For politicians on the opposition benches, the case of Kugan’s death under police custody marks yet another dip in the reputation of the Malaysian government and its capacity to maintain law and order. For Parliamentarian Sivarasa Rasiah of the People’s Justice party (PKR), “Kugan’s shocking death by torture has unleashed an unprecedented level of outrage” among the Malaysian public, notably the Malaysian Indian community. Dr Dzulkefly Ahmad of the Malaysian Islamic party (Pas) noted that “this must be the last case of police brutality and death in custody. Our civilised society can no longer stomach this”. The final judgement, however, will fall on the performance of the Badawi administration during its last weeks in power, according to Lim Kit Siang of the Democratic Action party (DAP), for “Kugan’s death marks the abysmal and final failure of Abdullah (Badawi’s) reform programme – standing out as a tragic symbol of the pathetic end of his pledge for police and institutional reform”.
Just how the Badawi administration will handle the outpouring of grief, anger and frustration from the Malaysian public – and the Malaysian Indian minority community in particular – remains to be seen, but for the moment it can be concluded that the death of Kugan in police custody has once again driven a wedge among the communities in Malaysia and has emphasised the marginalised position and status of the Indian Malaysian minority especially.
With a weakened Badawi about to exit the stage of politics for good and hid deputy Najib Razak poised to take over control of a ruling Umno party in disarray in March, the ship of the Malaysian state is in choppy waters for certain. Coupled with the global economic downturn that will also contribute to further demands from the Malaysian public for state assistance and protection, whoever runs Malaysia will have to cater to a myriad of needs; all of which are equally urgent and all of which need to be satisfied now.

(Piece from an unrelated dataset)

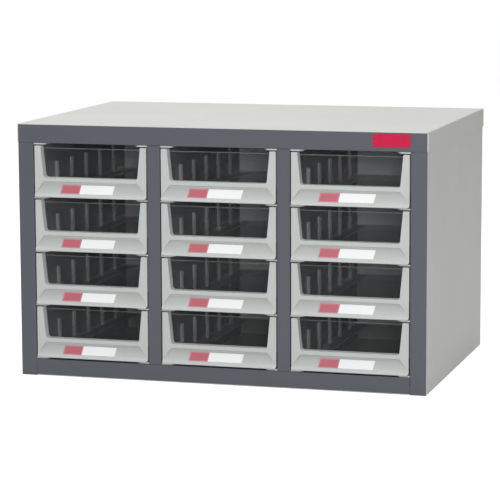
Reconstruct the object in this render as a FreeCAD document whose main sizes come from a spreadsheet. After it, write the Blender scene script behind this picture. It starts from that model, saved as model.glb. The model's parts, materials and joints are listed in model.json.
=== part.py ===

But one thing is certain at this juncture at least: Whatever the state of the Malaysian economy and government may be in the months to come, the state-apparatus will only work if it has credibility in the eyes of the Malaysian public. At the moment the institution of the Malaysian police force has lost credibility and standing among a significant section of the Malaysian people, and unless there emerges the political will to deal with the record of abuses in the police seriously and openly, this credibility is not about to be recovered soon. By then, as Aung San Suu Kyi once said, “all they will have left are their guns”.